There are a number of reasons that would be the case. American households are trying to reduce debt to stabilize finances. But they are doing so slowly, with total household debt at 94 percent of gross domestic product in the fourth quarter down just slightly from 96 percent when the recession began in late 2007.
...
"When you have a recession that's amplified by a deep financial crisis, the recovery is slower and more painful, much akin to recovering from a heart attack," said Rogoff ... "It just takes time. If you look at a typical recovery, we would be growing at 7 or 8 percent by now given the depth of our fall."
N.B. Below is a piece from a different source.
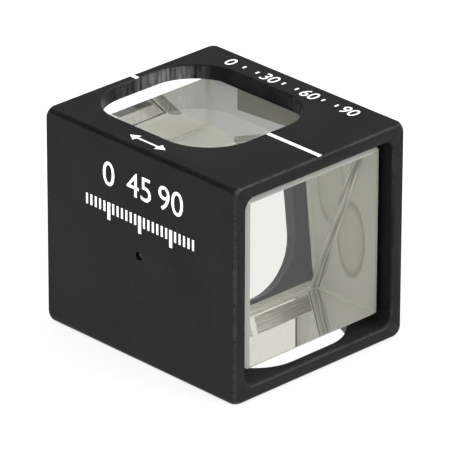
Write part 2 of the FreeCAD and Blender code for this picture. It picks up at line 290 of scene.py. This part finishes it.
def cell_finish(face):
    """0 outside, 1 the walls of the opening, 2 those of the windows, 3 the broken end edges."""
    middle, normal = face.center, face.normal
    up = abs(middle.z - cell_mid.z)
    in_outline = abs(middle.y) < WINDOW_REACH_Y and abs(middle.x) < WINDOW_REACH_X
    if wall_inside < up < half_width - WINDOW_RIM and in_outline and abs(normal.z) < 0.3:
        return 2
    if up < wall_inside and abs(middle.y) < wall_inside and abs(normal.x) < 0.5:
        return 1
    near_an_end = cell_high.x - abs(middle.x) < END_EDGE
    return 3 if near_an_end and 0.3 < abs(normal.x) < 0.95 else 0


smooth(cell, below_degrees=28)
give_faces(cell, [blasted, inner_black, milled, rubbed_and_highlit_black], cell_finish)

# %% [markdown]
# Calcite is a clear crystal. It bends one half of the light with an index of 1.66 and the other
# half with about 1.5, and 1.6 lies between them. The faces that light crosses are polished, so
# they have no roughness at all, and the crystal takes only a trace of colour from the light.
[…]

This graph, based on the Federal Reserve Flow of Funds data, shows household debt as a percent of GDP through Q4 2009 (note: I removed a few non-profit categories).
Note that the household debt problem is mostly a mortgage debt problem. Mortgage debt as a percent of GDP started really picking up in 2001 and 2002 and continued to increase sharply through 2006.
There was also a sharp increase in mortgage debt in the late '80s. That was partially associated with Tax Reform Act of 1986 that only allowed mortgage debt to be tax deductible, and excluded interest on all personal loans including credit card debt. There was also a smaller housing bubble in the late '80s that was associated with the increase in mortgage debt.
The second graph shows the annual change in the percent of household mortgage debt.
There was some increase in the late '90s associated with the booming economy and stock bubble wealth effect. But the real boom in mortgage debt started in the 2nd half of 2001 - and continued through 2006. This rapid increase in mortgage debt should have been a red flag for regulators.
Finally, on Rogoff's comment about "Wall Street economists wanting to cheerlead the recovery", there is an old saying on Wall Street for analysts: Bearish equals unemployed. Of course they are cheerleading!